No grains stewardship: PGA

22 Nov, 2013 01:00 AM
PGA Western Graingrowers chairman John Snooke is firmly against the implementation of a national grains stewardship program.
PGA Western Graingrowers chairman John Snooke is firmly against the implementation of a national grains stewardship program.

DEBATE over a national grains stewardship program has been ongoing for the last three years and while implementation may still be some time away, the Pastoralists and Graziers Association remain steadfast against it.

Earlier this month PGA Western Graingrowers chairman John Snooke reiterated his concerns about the implementation of a stewardship or quality assurance program, claiming that it would be an unnecessary intrusion into the daily activity of growers.

But Grain Producers Australia research and development officer Andrew Weidemann insists that most farmers are already recording the required information.

"What we should have done is just call it quality assurance because the reality is, that's what it's really about," Mr Weidemann said.

"We want to have one set of guidelines that the commercial sector can pick up.

"So we've been looking at a way to have one particular platform that the industry all agrees on, instead of having a multitude of stewardship programs."

According to Mr Weidemann, implementing a set of protocols would appease particular markets that require a higher level of understanding about the cargo.

"We're finding that the societies that pay more for their food, care more about their food," he said.

"We are growing food for people right around the world and they're the ones actually asking for this, asking what's been applied to the product in the growing process.

"What we're seeing is the emerging markets are requiring quality assurance of the grain they are purchasing."

And Mr Weidemann said these markets were growing rapidly, particularly with regards to pulses.

"Both domestic and international markets are raising questions, including the Japanese, some of the Indonesian countries, and some of the developed markets within Pakistan and India."
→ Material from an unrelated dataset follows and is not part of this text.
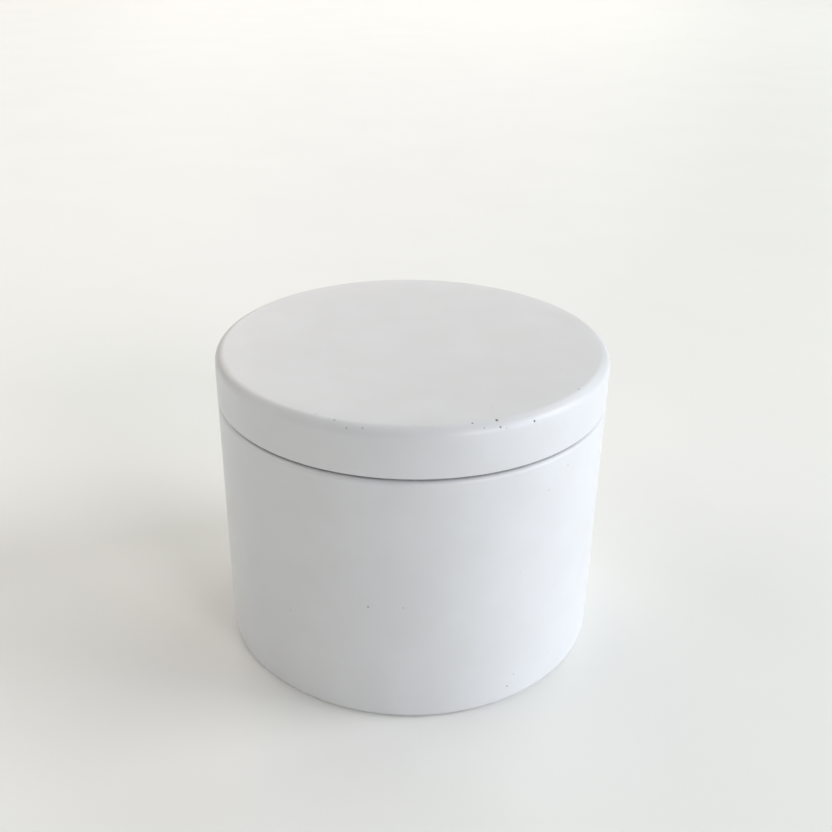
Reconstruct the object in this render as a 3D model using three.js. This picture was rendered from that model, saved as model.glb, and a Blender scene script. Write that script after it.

During his presentation at the 2013 PGA convention, Mr Snooke spoke little of what the stewardship involved, and focused more on the manner in which the stewardship was being refined.

He claimed its development was being done in a stealthy manner, with growers being kept in the dark.

"We're not quite sure if this is real or not," Mr Snooke said.

"I've tried through the department to get some clarity of the issue and they've been non-cooperative.

"We really want to find out what's happening behind the scenes so growers have an understanding of these programs, if they are going to be implemented and the reasons why."

But Mr Weidemann was unsure why such claims were being made by the PGA, adding that the lobby group had in fact been invited to participate in discussions every step of the way.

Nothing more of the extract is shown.